:: Aim ::
Reproduce the data exactly.

(Scripts that build objects)
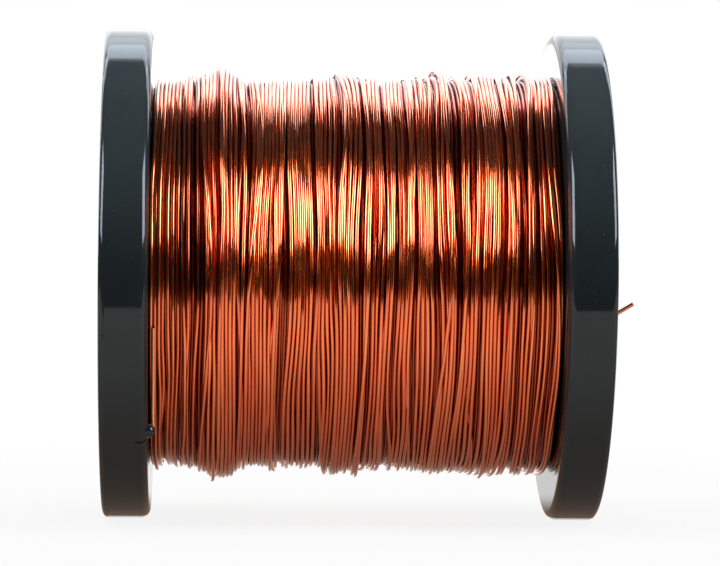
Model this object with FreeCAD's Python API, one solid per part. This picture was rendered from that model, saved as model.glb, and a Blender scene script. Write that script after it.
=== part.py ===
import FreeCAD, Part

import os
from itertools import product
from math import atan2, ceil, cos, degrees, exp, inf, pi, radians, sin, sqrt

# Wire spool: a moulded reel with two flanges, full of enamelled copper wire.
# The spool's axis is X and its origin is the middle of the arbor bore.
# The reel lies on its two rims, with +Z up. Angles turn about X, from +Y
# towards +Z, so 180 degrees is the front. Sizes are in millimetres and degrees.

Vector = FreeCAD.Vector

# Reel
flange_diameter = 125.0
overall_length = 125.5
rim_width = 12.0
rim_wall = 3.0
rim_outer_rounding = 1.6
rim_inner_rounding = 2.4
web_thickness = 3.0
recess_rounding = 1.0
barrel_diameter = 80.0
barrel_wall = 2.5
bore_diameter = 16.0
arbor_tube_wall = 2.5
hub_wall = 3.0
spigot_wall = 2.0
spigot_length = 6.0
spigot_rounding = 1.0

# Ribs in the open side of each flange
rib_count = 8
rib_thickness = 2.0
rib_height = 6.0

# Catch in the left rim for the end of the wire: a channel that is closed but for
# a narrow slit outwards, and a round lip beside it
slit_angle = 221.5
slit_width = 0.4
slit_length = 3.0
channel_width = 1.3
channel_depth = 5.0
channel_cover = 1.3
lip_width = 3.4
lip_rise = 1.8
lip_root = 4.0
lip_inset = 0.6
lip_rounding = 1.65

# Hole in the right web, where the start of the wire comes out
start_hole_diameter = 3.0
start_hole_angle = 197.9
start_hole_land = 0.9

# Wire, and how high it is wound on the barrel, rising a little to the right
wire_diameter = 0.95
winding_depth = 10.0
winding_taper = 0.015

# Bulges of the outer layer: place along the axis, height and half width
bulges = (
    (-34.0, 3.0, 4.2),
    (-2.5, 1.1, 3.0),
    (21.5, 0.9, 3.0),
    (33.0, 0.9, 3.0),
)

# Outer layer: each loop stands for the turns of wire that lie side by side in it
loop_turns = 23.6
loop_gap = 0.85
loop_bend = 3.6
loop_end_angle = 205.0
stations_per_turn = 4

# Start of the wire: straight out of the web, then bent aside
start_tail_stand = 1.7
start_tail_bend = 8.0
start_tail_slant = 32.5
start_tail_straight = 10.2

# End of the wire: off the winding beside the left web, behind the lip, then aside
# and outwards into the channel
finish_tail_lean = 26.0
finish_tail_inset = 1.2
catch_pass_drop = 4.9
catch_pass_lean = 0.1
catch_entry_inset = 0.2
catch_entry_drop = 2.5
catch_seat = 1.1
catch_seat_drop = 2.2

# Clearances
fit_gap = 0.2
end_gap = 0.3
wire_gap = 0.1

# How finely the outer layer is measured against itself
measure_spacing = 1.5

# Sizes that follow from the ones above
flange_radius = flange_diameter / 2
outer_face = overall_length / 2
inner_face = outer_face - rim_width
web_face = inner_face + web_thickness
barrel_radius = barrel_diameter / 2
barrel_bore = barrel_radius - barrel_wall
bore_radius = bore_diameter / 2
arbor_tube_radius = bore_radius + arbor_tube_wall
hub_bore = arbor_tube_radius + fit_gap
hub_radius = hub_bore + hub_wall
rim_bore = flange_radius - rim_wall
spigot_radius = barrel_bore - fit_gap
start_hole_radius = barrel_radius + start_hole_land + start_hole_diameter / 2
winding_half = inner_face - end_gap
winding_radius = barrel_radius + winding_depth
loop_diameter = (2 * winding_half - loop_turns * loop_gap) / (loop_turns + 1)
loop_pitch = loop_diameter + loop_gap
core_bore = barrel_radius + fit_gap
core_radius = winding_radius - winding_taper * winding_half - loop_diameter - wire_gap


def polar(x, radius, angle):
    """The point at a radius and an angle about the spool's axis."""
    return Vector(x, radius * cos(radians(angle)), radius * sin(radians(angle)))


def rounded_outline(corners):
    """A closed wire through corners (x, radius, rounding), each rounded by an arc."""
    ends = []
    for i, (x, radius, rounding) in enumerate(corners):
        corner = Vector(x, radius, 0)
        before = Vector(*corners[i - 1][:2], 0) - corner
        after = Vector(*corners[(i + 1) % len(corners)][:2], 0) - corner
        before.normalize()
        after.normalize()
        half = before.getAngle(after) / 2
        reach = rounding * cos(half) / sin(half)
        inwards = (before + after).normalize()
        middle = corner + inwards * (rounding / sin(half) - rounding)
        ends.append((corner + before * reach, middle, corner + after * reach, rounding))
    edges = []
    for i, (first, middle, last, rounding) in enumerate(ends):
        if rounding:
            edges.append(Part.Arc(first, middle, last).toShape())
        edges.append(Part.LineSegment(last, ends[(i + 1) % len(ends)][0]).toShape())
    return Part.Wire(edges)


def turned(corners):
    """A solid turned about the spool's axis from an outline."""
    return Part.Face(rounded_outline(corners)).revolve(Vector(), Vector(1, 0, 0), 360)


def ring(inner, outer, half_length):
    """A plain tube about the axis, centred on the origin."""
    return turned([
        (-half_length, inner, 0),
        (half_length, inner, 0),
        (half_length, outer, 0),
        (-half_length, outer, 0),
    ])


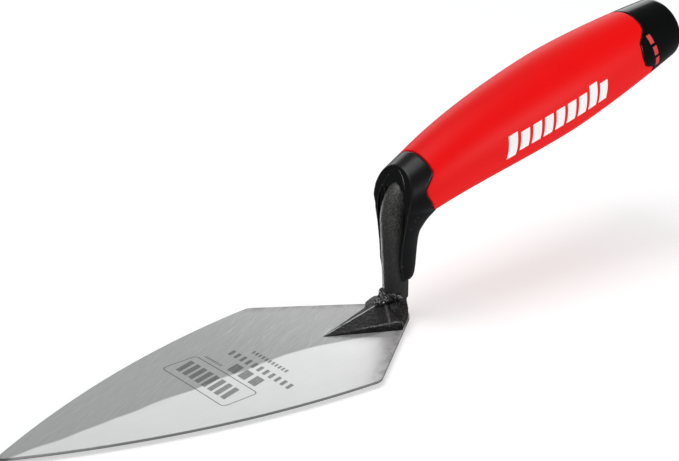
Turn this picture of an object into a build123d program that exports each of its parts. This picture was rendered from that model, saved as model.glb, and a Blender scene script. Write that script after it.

:: Solved problem ::
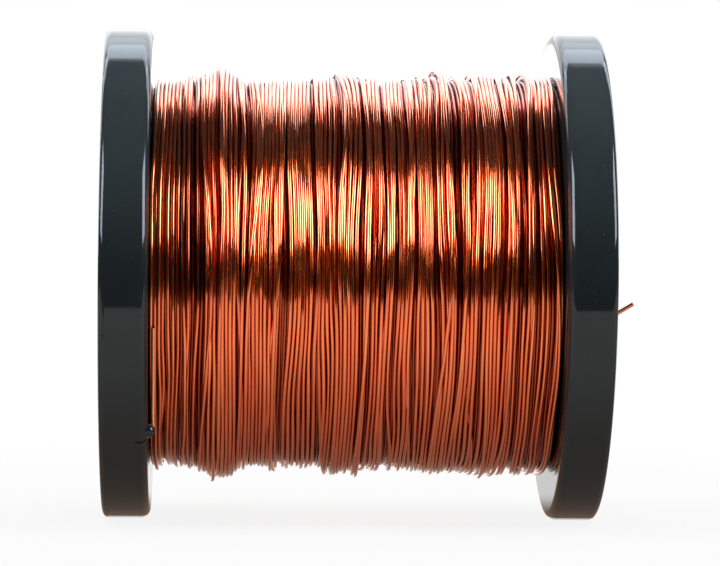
Model this object with FreeCAD's Python API, one solid per part. This picture was rendered from that model, saved as model.glb, and a Blender scene script. Write that script after it.
=== part.py ===
import FreeCAD, Part

import os
from itertools import product
from math import atan2, ceil, cos, degrees, exp, inf, pi, radians, sin, sqrt

# Wire spool: a moulded reel with two flanges, full of enamelled copper wire.
# The spool's axis is X and its origin is the middle of the arbor bore.
# The reel lies on its two rims, with +Z up. Angles turn about X, from +Y
# towards +Z, so 180 degrees is the front. Sizes are in millimetres and degrees.

Vector = FreeCAD.Vector

# Reel
flange_diameter = 125.0
overall_length = 125.5
rim_width = 12.0
rim_wall = 3.0
rim_outer_rounding = 1.6
rim_inner_rounding = 2.4
web_thickness = 3.0
recess_rounding = 1.0
barrel_diameter = 80.0
barrel_wall = 2.5
bore_diameter = 16.0
arbor_tube_wall = 2.5
hub_wall = 3.0
spigot_wall = 2.0
spigot_length = 6.0
spigot_rounding = 1.0

# Ribs in the open side of each flange
rib_count = 8
rib_thickness = 2.0
rib_height = 6.0

# Catch in the left rim for the end of the wire: a channel that is closed but for
# a narrow slit outwards, and a round lip beside it
slit_angle = 221.5
slit_width = 0.4
slit_length = 3.0
channel_width = 1.3
channel_depth = 5.0
channel_cover = 1.3
lip_width = 3.4
lip_rise = 1.8
lip_root = 4.0
lip_inset = 0.6
lip_rounding = 1.65

# Hole in the right web, where the start of the wire comes out
start_hole_diameter = 3.0
start_hole_angle = 197.9
start_hole_land = 0.9

# Wire, and how high it is wound on the barrel, rising a little to the right
wire_diameter = 0.95
winding_depth = 10.0
winding_taper = 0.015

# Bulges of the outer layer: place along the axis, height and half width
bulges = (
    (-34.0, 3.0, 4.2),
    (-2.5, 1.1, 3.0),
    (21.5, 0.9, 3.0),
    (33.0, 0.9, 3.0),
)

# Outer layer: each loop stands for the turns of wire that lie side by side in it
loop_turns = 23.6
loop_gap = 0.85
loop_bend = 3.6
loop_end_angle = 205.0
stations_per_turn = 4

# Start of the wire: straight out of the web, then bent aside
start_tail_stand = 1.7
start_tail_bend = 8.0
start_tail_slant = 32.5
start_tail_straight = 10.2

# End of the wire: off the winding beside the left web, behind the lip, then aside
# and outwards into the channel
finish_tail_lean = 26.0
finish_tail_inset = 1.2
catch_pass_drop = 4.9
catch_pass_lean = 0.1
catch_entry_inset = 0.2
catch_entry_drop = 2.5
catch_seat = 1.1
catch_seat_drop = 2.2

# Clearances
fit_gap = 0.2
end_gap = 0.3
wire_gap = 0.1

# How finely the outer layer is measured against itself
measure_spacing = 1.5

# Sizes that follow from the ones above
flange_radius = flange_diameter / 2
outer_face = overall_length / 2
inner_face = outer_face - rim_width
web_face = inner_face + web_thickness
barrel_radius = barrel_diameter / 2
barrel_bore = barrel_radius - barrel_wall
bore_radius = bore_diameter / 2
arbor_tube_radius = bore_radius + arbor_tube_wall
hub_bore = arbor_tube_radius + fit_gap
hub_radius = hub_bore + hub_wall
rim_bore = flange_radius - rim_wall
spigot_radius = barrel_bore - fit_gap
start_hole_radius = barrel_radius + start_hole_land + start_hole_diameter / 2
winding_half = inner_face - end_gap
winding_radius = barrel_radius + winding_depth
loop_diameter = (2 * winding_half - loop_turns * loop_gap) / (loop_turns + 1)
loop_pitch = loop_diameter + loop_gap
core_bore = barrel_radius + fit_gap
core_radius = winding_radius - winding_taper * winding_half - loop_diameter - wire_gap


def polar(x, radius, angle):
    """The point at a radius and an angle about the spool's axis."""
    return Vector(x, radius * cos(radians(angle)), radius * sin(radians(angle)))


def rounded_outline(corners):
    """A closed wire through corners (x, radius, rounding), each rounded by an arc."""
    ends = []
    for i, (x, radius, rounding) in enumerate(corners):
        corner = Vector(x, radius, 0)
        before = Vector(*corners[i - 1][:2], 0) - corner
        after = Vector(*corners[(i + 1) % len(corners)][:2], 0) - corner
        before.normalize()
        after.normalize()
        half = before.getAngle(after) / 2
        reach = rounding * cos(half) / sin(half)
        inwards = (before + after).normalize()
        middle = corner + inwards * (rounding / sin(half) - rounding)
        ends.append((corner + before * reach, middle, corner + after * reach, rounding))
    edges = []
    for i, (first, middle, last, rounding) in enumerate(ends):
        if rounding:
            edges.append(Part.Arc(first, middle, last).toShape())
        edges.append(Part.LineSegment(last, ends[(i + 1) % len(ends)][0]).toShape())
    return Part.Wire(edges)


def turned(corners):
    """A solid turned about the spool's axis from an outline."""
    return Part.Face(rounded_outline(corners)).revolve(Vector(), Vector(1, 0, 0), 360)


def ring(inner, outer, half_length):
    """A plain tube about the axis, centred on the origin."""
    return turned([
        (-half_length, inner, 0),
        (half_length, inner, 0),
        (half_length, outer, 0),
        (-half_length, outer, 0),
    ])


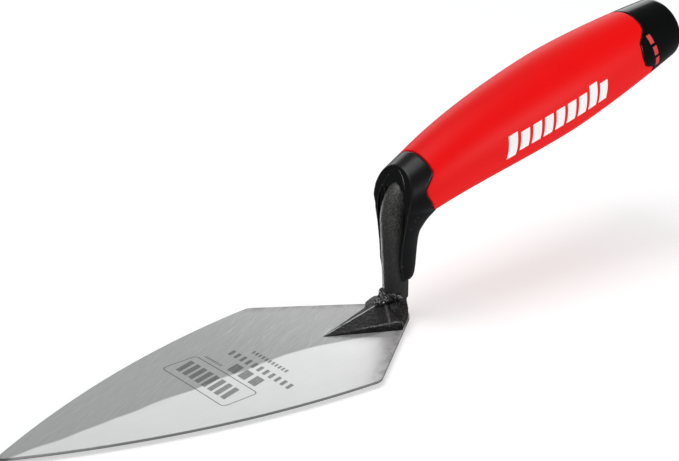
Turn this picture of an object into a build123d program that exports each of its parts. This picture was rendered from that model, saved as model.glb, and a Blender scene script. Write that script after it.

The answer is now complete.